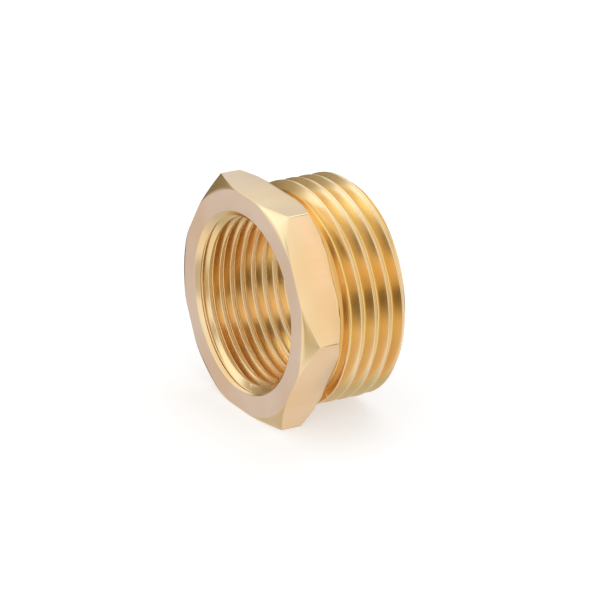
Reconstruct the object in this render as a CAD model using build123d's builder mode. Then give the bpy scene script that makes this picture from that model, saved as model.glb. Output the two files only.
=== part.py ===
"""Hex bushing: a one-piece brass reducing bushing, G1 male thread to G3/4 female thread.

Millimetres. The bore runs along +X from the centre of the hexagon's front face,
and the hexagon lies on one of its flats. The bore is at the crest diameter of its
fine female thread, which isn't cut here.
"""

from build123d import *
from build123d.topology import SkipClean
import math
import os

# Hexagon
across_flats = 33.0
hex_length = 6.3
front_chamfer_angle = 33.0
rear_chamfer_angle = 35.0
face_rim = 0.2

# Spigot: the neck behind the hexagon, then the cylinder with the male thread
neck_length = 1.6
neck_diameter = 29.8
body_length = 18.2
end_chamfer = 1.2

# Male thread, G1, at the small end of its tolerance
male_major_diameter = 32.9
male_pitch = 2.309
male_crest_flat = 0.385
male_thread_offset = 0.2

# Whitworth form
flank_angle = 27.5
thread_depth_per_pitch = 0.6403
cutter_overrun = 0.15

# Bore at the crests of the G3/4 female thread, at the large end of its tolerance
female_minor_diameter = 24.66
front_mouth_diameter = 27.1
rear_mouth_diameter = 26.9

# Round walls are turned in sectors, so that each turn of a crest is short arcs of a cylinder
sectors = 8

apothem = across_flats / 2
corner_radius = apothem / math.cos(math.radians(30))
face_radius = apothem + face_rim
front_chamfer_depth = (corner_radius - face_radius) * math.tan(math.radians(front_chamfer_angle))
rear_chamfer_depth = (corner_radius - face_radius) * math.tan(math.radians(rear_chamfer_angle))
neck_radius = neck_diameter / 2
male_radius = male_major_diameter / 2
thread_start = hex_length + neck_length
thread_depth = thread_depth_per_pitch * male_pitch
bore_radius = female_minor_diameter / 2
front_mouth_radius = front_mouth_diameter / 2
rear_mouth_radius = rear_mouth_diameter / 2
front_countersink = front_mouth_radius - bore_radius
rear_countersink = rear_mouth_radius - bore_radius


def turn_profile(points, mode):
    """Revolve an outline of (along the axis, radius) points about the bore's axis, sector by sector."""
    arc = 360 / sectors
    for index in range(sectors):
        with BuildSketch(Plane.XY.rotated((index * arc, 0, 0))) as outline:
            with BuildLine():
                Polyline(*points, close=True)
            make_face()
        revolve(outline.sketch, axis=Axis.X, revolution_arc=arc, clean=False, mode=mode)


def one_turn_of_groove(start):
    """One right-hand turn of the male thread's groove, which starts above the axis."""
    flank_slope = math.tan(math.radians(flank_angle))
    mouth_half_width = (male_pitch - male_crest_flat) / 2 + cutter_overrun * flank_slope
    root_half_width = mouth_half_width - (cutter_overrun + thread_depth) * flank_slope
    mouth_radius = male_radius + cutter_overrun
    root_radius = male_radius - thread_depth
    with BuildPart() as groove:
        with BuildLine() as path:
            Helix(
                pitch=male_pitch,
                height=male_pitch,
                radius=male_radius,
                center=(start, 0, 0),
                direction=(1, 0, 0),
            )
        with BuildSketch(Plane(origin=(start, 0, 0), x_dir=(1, 0, 0), z_dir=(0, -1, 0))):
            with BuildLine():
                Polyline(
                    (-mouth_half_width, mouth_radius),
                    (-root_half_width, root_radius),
                    (root_half_width, root_radius),
                    (mouth_half_width, mouth_radius),
                    close=True,
                )
            make_face()
        sweep(path=path.line, is_frenet=True)
    return groove.part


with BuildPart() as hexagon:
    with BuildSketch(Plane.YZ):
        RegularPolygon(radius=apothem, side_count=6, major_radius=False)
    extrude(amount=hex_length)
    # The corners are turned off to a cone at each face
    with BuildSketch(Plane.XY):
        with BuildLine():
            Polyline(
                (0, 0),
                (0, face_radius),
                (front_chamfer_depth, corner_radius),
                (hex_length - rear_chamfer_depth, corner_radius),
                (hex_length, face_radius),
                (hex_length, 0),
                close=True,
            )
        make_face()
    revolve(axis=Axis.X, mode=Mode.INTERSECT)

with SkipClean(), BuildPart() as hex_bushing:
    turn_profile(
        [
            (0, 0),
            (0, neck_radius),
            (thread_start, neck_radius),
            (thread_start, male_radius),
            (body_length - end_chamfer, male_radius),
            (body_length, male_radius - end_chamfer),
            (body_length, 0),
        ],
        Mode.ADD,
    )
    # The thread is cut turn by turn, from over the neck until it runs out past the end
    first_turn = hex_length - male_thread_offset
    turns = math.ceil((body_length - first_turn) / male_pitch)
    groove_turn = one_turn_of_groove(first_turn)
    with Locations(*[(turn * male_pitch, 0, 0) for turn in range(turns)]):
        add(groove_turn, mode=Mode.SUBTRACT, clean=False)
    add(hexagon.part, clean=False)
    turn_profile(
        [
            (0, 0),
            (0, front_mouth_radius),
            (front_countersink, bore_radius),
            (body_length - rear_countersink, bore_radius),
            (body_length, rear_mouth_radius),
            (body_length, 0),
        ],
        Mode.SUBTRACT,
    )

hex_bushing.part.label = "hex_bushing"
os.makedirs("parts", exist_ok=True)
export_step(hex_bushing.part, "parts/hex_bushing.step")
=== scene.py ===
import math

import bmesh
import bpy
from mathutils import Matrix, Vector


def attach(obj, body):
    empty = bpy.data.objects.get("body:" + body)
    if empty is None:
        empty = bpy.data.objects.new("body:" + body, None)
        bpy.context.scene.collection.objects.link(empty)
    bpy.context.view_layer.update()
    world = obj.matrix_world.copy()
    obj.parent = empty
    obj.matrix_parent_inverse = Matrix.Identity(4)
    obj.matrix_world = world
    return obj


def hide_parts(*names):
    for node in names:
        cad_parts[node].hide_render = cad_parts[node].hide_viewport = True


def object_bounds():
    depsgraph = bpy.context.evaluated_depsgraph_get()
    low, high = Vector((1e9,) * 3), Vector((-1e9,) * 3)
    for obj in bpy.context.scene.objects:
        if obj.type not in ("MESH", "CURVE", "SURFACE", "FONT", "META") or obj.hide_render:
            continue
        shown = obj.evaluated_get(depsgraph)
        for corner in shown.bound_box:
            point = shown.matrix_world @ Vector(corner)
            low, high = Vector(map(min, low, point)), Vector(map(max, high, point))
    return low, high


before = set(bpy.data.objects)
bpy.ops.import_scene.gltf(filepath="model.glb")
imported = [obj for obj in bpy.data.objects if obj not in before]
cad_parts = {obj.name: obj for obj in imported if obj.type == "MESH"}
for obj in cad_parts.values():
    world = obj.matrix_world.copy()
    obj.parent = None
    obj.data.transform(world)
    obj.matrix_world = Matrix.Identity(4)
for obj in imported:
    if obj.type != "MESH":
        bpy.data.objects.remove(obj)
cad_low, cad_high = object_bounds()

MM = 0.001

# Sizes of the part in millimetres, as in its source
APOTHEM = 16.5
HEX_LENGTH = 6.3
FRONT_CHAMFER_ANGLE = 33
REAR_CHAMFER_ANGLE = 35
FACE_RADIUS = 16.7
NECK_LENGTH = 1.6
NECK_RADIUS = 14.9
BODY_LENGTH = 18.2
END_CHAMFER = 1.2
MALE_RADIUS = 16.45
MALE_PITCH = 2.309
MALE_CREST_FLAT = 0.385
MALE_START = 6.1
BORE_RADIUS = 12.33
FRONT_MOUTH_RADIUS = 13.55
REAR_MOUTH_RADIUS = 13.45
FLANK_ANGLE = 27.5

# The G3/4 female thread, which is cut only here
FEMALE_PITCH = 1.814
FEMALE_CREST_FLAT = 0.45
FEMALE_START = -2.18

# Edges and roots that the source leaves sharp
FRONT_EDGE_BREAK = 0.1
REAR_EDGE_DROP = 0.3
REAR_EDGE_LENGTH = 0.6
FINE_ROUND = 0.08
FACE_ROUND = 0.6
HEX_CORNER_ROUND = 0.3
NECK_ROUND = 0.2
LARGEST_ROUND_SHARE = 0.4
CREST_BREAK = 0.05
ROOT_ROUNDING_PER_PITCH = 0.1373

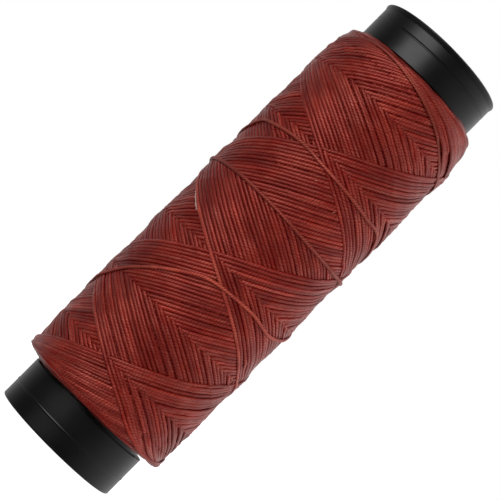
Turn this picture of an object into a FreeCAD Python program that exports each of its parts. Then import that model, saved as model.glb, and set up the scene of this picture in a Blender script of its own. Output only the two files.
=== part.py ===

□ □ □

Retype only this portion of the data above: the line containing "with SkipClean(), BuildPart()", the line containing "for corner in", and all lines between them, exactly.

- Task result
with SkipClean(), BuildPart() as hex_bushing:
    turn_profile(
        [
            (0, 0),
            (0, neck_radius),
            (thread_start, neck_radius),
            (thread_start, male_radius),
            (body_length - end_chamfer, male_radius),
            (body_length, male_radius - end_chamfer),
            (body_length, 0),
        ],
        Mode.ADD,
    )
    # The thread is cut turn by turn, from over the neck until it runs out past the end
    first_turn = hex_length - male_thread_offset
    turns = math.ceil((body_length - first_turn) / male_pitch)
    groove_turn = one_turn_of_groove(first_turn)
    with Locations(*[(turn * male_pitch, 0, 0) for turn in range(turns)]):
        add(groove_turn, mode=Mode.SUBTRACT, clean=False)
    add(hexagon.part, clean=False)
    turn_profile(
        [
            (0, 0),
            (0, front_mouth_radius),
            (front_countersink, bore_radius),
            (body_length - rear_countersink, bore_radius),
            (body_length, rear_mouth_radius),
            (body_length, 0),
        ],
        Mode.SUBTRACT,
    )

hex_bushing.part.label = "hex_bushing"
os.makedirs("parts", exist_ok=True)
export_step(hex_bushing.part, "parts/hex_bushing.step")
=== scene.py ===
import math

import bmesh
import bpy
from mathutils import Matrix, Vector


def attach(obj, body):
    empty = bpy.data.objects.get("body:" + body)
    if empty is None:
        empty = bpy.data.objects.new("body:" + body, None)
        bpy.context.scene.collection.objects.link(empty)
    bpy.context.view_layer.update()
    world = obj.matrix_world.copy()
    obj.parent = empty
    obj.matrix_parent_inverse = Matrix.Identity(4)
    obj.matrix_world = world
    return obj


def hide_parts(*names):
    for node in names:
        cad_parts[node].hide_render = cad_parts[node].hide_viewport = True


def object_bounds():
    depsgraph = bpy.context.evaluated_depsgraph_get()
    low, high = Vector((1e9,) * 3), Vector((-1e9,) * 3)
    for obj in bpy.context.scene.objects:
        if obj.type not in ("MESH", "CURVE", "SURFACE", "FONT", "META") or obj.hide_render:
            continue
        shown = obj.evaluated_get(depsgraph)
        for corner in shown.bound_box:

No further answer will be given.